Quelque part entre Lyon et la région parisienne, c’est une jeune fille de 15 ans qui est tombée dans les griffes de ces organisations. Partie de son domicile à Lyon, ses parents signalent sa disparition, l’adolescente sera retrouvée… en région parisienne. Les enquêteurs de la PJ lyonnaise ont retrouvé sa trace après une longue enquête et des filatures. La jeune fille avait vécu, là aussi, un véritable calvaire. Prise en charge par un couple d’une vingtaine d’années, le mari était chargé de veiller sur elle et de l’emmener se prostituer dans des hôtels sordides, des rendez-vous qu’avait pris sa femme auparavant, véritable secrétaire maquerelle, c’est elle qui s’occupait de répondre aux clients de l’annonce sur Internet et de fixer le lieu et le tarif de la prestation.
Une organisation très hiérarchisée
Le mode opératoire est à chaque fois très proche. Des bandes bien connues dans des quartiers sensibles, très organisées, structurées et hiérarchisées, où chacun tient son rôle, du geôlier au souteneur en passant par le standardiste et des adolescentes désœuvrées qui passent par des annonces internet très explicites via des sites très fréquentés. Les jeunes filles, qui ont souvent des profils similaires, sont savamment choisies : fragiles, naïves, insouciantes, sans emploi ou en échec scolaire, et livrées à elles-mêmes, elles sont les cibles idéales pour ce genre de réseaux. Certaines d’entre elles sont parfois très jeunes, entre 13 et 17 ans, selon les enquêteurs. Exploitées par des caïds du quartier, elles sont tantôt retenues prisonnières dans un appartement de la cité, tantôt trimbalées d’hôtel sordide en lieu de passe. Très mobiles, ces jeunes filles peuvent même changer de région selon les désirs de leurs clientèles et de leurs bourreaux.

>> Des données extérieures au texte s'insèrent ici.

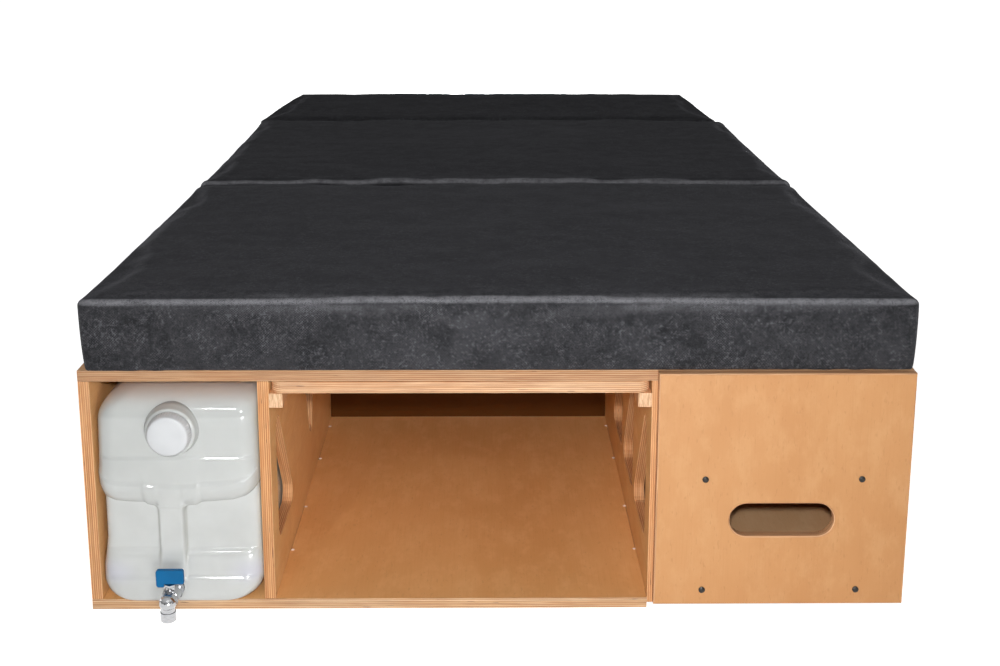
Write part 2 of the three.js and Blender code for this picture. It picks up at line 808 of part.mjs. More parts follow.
// Screw cap: a cup whose skirt is ridged for the hand.
function screwCap() {
  const bottom = collarLength + capPlay;
  const top = neckLength + capWall + capPlay;
  const innerRadius = neckRadius + capPlay;
  const soft = capWall * half;
  const profile = [
    [0, top - capWall],
    [innerRadius, top - capWall],
    [innerRadius, bottom],
    [capRadius, bottom],
    [capRadius - capRidge, top - soft - capWall],
    [capFrontRadius, top - soft],
    [capFrontRadius - capWall, top],
    [0, top],
  ].map(([r, y]) => new THREE.Vector2(r, y));
  const geometry = new THREE.LatheGeometry(profile, capRidges * 2);
  const position = geometry.attributes.position;
  for (let i = 0; i < position.count; i += 1) {
    const row = i % profile.length;
    const ridge = Math.floor(i / profile.length) % 2 === 0;
    if (ridge && (row === 3 || row === 4)) {
      const shrink = 1 - capRidge / capRadius;
      position.setX(i, position.getX(i) * shrink);
      position.setZ(i, position.getZ(i) * shrink);
    }
  }
  const x = canisterX + neckOffset;
  const z = canisterFloor + neckRise;
  const mesh = add('canister_cap', geometry, whiteCap, x, canisterFront, z);
  mesh.rotation.x = Math.PI;
}

// Tap: a small ball valve screwed through the canister's boss, with an elbow and a nozzle. Its
// pieces are drawn from the middle of the boss, lengths running towards the front.
function tap() {
  const seat = new THREE.Group();
  seat.position.set(canisterX + ribOffset, canisterFront, canisterFloor + tapRise);
  campingBox.add(seat);
  const place = (name, solid, material) => add(name, geometryOf(solid), material, 0, 0, 0, seat);
  const bar = (...args) => solidOf(roundBar(...args));
  const ball = (radius, reach) => {
    const geometry = new THREE.SphereGeometry(radius, roundSteps, roundSteps / 2);
    return solidOf(geometry.translate(0, -reach, 0));
  };
  const upright = (start, end, radius, reach, segments = roundSteps) =>
    solidOf(roundBar('z', start, end, radius, radius, segments).translate(0, -reach, 0));
  const hexRadius = (across) => across / Math.sqrt(3);

  const gasketEnd = seam + gasketThickness;
  const gasket = bar('y', seam, gasketEnd, flangeRadius)
    .subtract(bar('y', seam - overrun, gasketEnd + overrun, nippleRadius + seam));
  place('tap_gasket', gasket, rubber);

  const nutEnd = -tapBossLength - seam;
  const nutStart = nutEnd - nutThickness;
  const backnut = bar('y', nutStart, nutEnd, hexRadius(nutAcross), hexRadius(nutAcross), hexSides)
    .subtract(bar('y', nutStart - overrun, overrun, nippleRadius + seam));
  place('tap_backnut', backnut, whiteCap);

  const flangeStart = gasketEnd + seam;
  const hexStart = flangeStart + flangeThickness;
  const hexEnd = hexStart + hexLength;
  const barrelEnd = ballReach + ballRadius + ballWall;
  const glandTop = glandSeat + seam + glandHeight;
  let body = bar('y', nutStart - nippleSpare, flangeStart, nippleRadius);
  const joined = [
    bar('y', flangeStart, hexStart, flangeRadius),
    bar('y', hexStart, hexEnd, hexRadius(hexAcross), hexRadius(hexAcross), hexSides),
    bar('y', hexEnd, barrelEnd, barrelRadius),
    bar('y', barrelEnd, nozzleReach, elbowRadius - seam),
    ball(elbowRadius, nozzleReach),
    upright(-elbowDrop, 0, nozzleRadius - nozzleStep, nozzleReach),
    upright(0, glandSeat, glandRadius, ballReach),
  ];
  for (const part of joined) body = body.add(part);
  const boreRadius = bore * half;
  const hollows = [
    bar('y', nutStart - nippleSpare - overrun, nozzleReach, boreRadius),
    ball(ballRadius + ballPlay, ballReach),
    upright(-elbowDrop - overrun, 0, boreRadius, nozzleReach),
    upright(0, glandSeat + overrun, stemRadius + stemPlay, ballReach),
  ];
  for (const part of hollows) body = body.subtract(part);
  place('tap_body', body, chrome);

  const gland = upright(glandSeat + seam, glandTop, hexRadius(glandAcross), ballReach, hexSides)
    .subtract(upright(0, glandTop + overrun, stemRadius + stemPlay, ballReach));
  place('tap_gland_nut', gland, chrome);

  const boreLength = ballRadius * 2 + overrun;
  const crossBore = new THREE.CylinderGeometry(boreRadius, boreRadius, boreLength, roundSteps);
  crossBore.rotateZ(Math.PI / 2);
  crossBore.translate(0, -ballReach, 0);
  const stemTop = glandTop + leverHeight * half;
  const valveBall = ball(ballRadius, ballReach)
    .add(upright(0, stemTop, stemRadius, ballReach))
    .subtract(solidOf(crossBore));
  place('tap_ball', valveBall, chrome);

  const nozzleTop = -elbowDrop - seam;
  const rim = nozzleWall * half;
  const nozzleProfile = [
    [nozzleRadius - nozzleWall, nozzleTop],
    [nozzleRadius - nozzleWall, nozzleTop - nozzleLength + rim],
    [nozzleRadius - nozzleWall + rim * half, nozzleTop - nozzleLength],
    [nozzleRadius - rim, nozzleTop - nozzleLength],
    [nozzleRadius, nozzleTop - nozzleLength + rim],
    [nozzleRadius, nozzleTop],
    [nozzleRadius - nozzleWall, nozzleTop],
  ].map(([r, z]) => new THREE.Vector2(r, z));
  const nozzle = new THREE.LatheGeometry(nozzleProfile, roundSteps);
  nozzle.rotateX(Math.PI / 2);
  nozzle.translate(0, -nozzleReach, 0);
  add('tap_nozzle', nozzle, chrome, 0, 0, 0, seat);

  // The lever stands across the flow while the tap is shut, a lobe at its left foot.
  const leverBottom = glandTop + leverGap;
  const leverTop = leverBottom + leverHeight;
  const wing = leverWidth * half;
  const lobeEnd = -hexRadius(glandAcross) - leverGap;
  const blade = slab(outline([
    [-wing, leverBottom - leverLobe, leverRadius],
    [lobeEnd, leverBottom - leverLobe, leverRadius * half],
    [lobeEnd, leverBottom],
    [wing, leverBottom, leverRadius * half],
    [wing, leverTop, leverRadius],
    [-wing, leverTop, leverRadius],
  ]), leverThickness, facingPlane, leverChamfer);
  blade.translate(0, leverThickness * half - ballReach, 0);
  const lever = solidOf(blade).subtract(upright(0, stemTop + stemPlay, stemRadius + stemPlay, ballReach));
  place('tap_lever', lever, blueNylon);
}

topPanel();
bottomPanel();
uprights();
table();
bed();
mattress();
drawer();
slides();
canister();
screwCap();
tap();

export default campingBox;
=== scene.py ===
"""Looks of the van camping box: plywood boards, velour cushions, a plastic canister and its tap."""

import json
import math

import bmesh
import bpy
import numpy as np
from mathutils import Matrix, Vector, noise

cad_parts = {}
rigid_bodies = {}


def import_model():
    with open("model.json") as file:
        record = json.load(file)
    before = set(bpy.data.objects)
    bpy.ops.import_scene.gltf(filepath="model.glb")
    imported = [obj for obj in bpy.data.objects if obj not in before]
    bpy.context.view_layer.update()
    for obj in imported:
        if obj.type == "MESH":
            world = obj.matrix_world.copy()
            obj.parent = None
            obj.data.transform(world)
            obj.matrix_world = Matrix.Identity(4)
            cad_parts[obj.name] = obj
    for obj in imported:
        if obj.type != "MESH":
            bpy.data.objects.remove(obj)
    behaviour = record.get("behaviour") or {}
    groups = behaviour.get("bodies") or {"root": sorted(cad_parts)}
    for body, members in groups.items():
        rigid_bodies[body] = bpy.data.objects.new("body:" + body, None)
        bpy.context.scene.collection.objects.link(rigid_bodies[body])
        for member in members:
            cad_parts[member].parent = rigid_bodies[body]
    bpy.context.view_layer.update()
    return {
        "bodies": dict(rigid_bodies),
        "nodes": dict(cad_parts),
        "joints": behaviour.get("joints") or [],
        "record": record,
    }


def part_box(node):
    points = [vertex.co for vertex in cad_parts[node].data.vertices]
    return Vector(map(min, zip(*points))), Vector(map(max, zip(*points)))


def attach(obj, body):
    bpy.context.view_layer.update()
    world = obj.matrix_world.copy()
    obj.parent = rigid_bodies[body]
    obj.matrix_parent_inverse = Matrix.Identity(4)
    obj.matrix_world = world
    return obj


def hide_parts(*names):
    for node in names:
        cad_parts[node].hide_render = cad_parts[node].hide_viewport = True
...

Ces nouveaux « macs » ont, eux aussi, sensiblement tous le même profil. Passés par la délinquance et le trafic de stups, ils voient dans la prostitution un moyen de faire beaucoup d’argent tout en prenant beaucoup moins de risques que dans la délinquance « traditionnelle ». Ils gèrent les filles comme de véritables esclavagistes, allant même jusqu’à les séquestrer à domicile, dans des appartements au cœur de la cité, où elles sont forcées de recevoir leurs clients et sont surveillées par des complices. Un système bien huilé.
Véritable machine à cash
La prostitution, ça rapporte, et ça, les délinquants l’ont bien compris. Les bénéfices générés par le proxénétisme en France s’élèveraient à 1,15 milliard, selon une étude réalisée en 2012. Si l’économie souterraine des cités s’est longtemps consolidée grâce au trafic de stups, les délinquants semblent diversifier leur activité et avoir trouvé un nouveau secteur porteur. Une vraie machine à cash. De l’argent qui pourrait aussi alimenter et aider à l’achat de grosse quantité de stupéfiants, voire être investi dans le trafic d’armes. Et, si ce phénomène inquiète au plus haut point, c’est que les autorités redoutent une guerre des gangs. « Nous sommes attentifs à ce nouveau phénomène émergent qui va, par les gains générés par l’exploitation sexuelle, attirer les convoitises et peut très vite entraîner des conflits entre bandes rivales, à l’image des règlements de comptes qui ont sévi dans les années 1970 », confie Jean –Marc Droguet, chef de l’Office central pour la répression de la traite des êtres humains.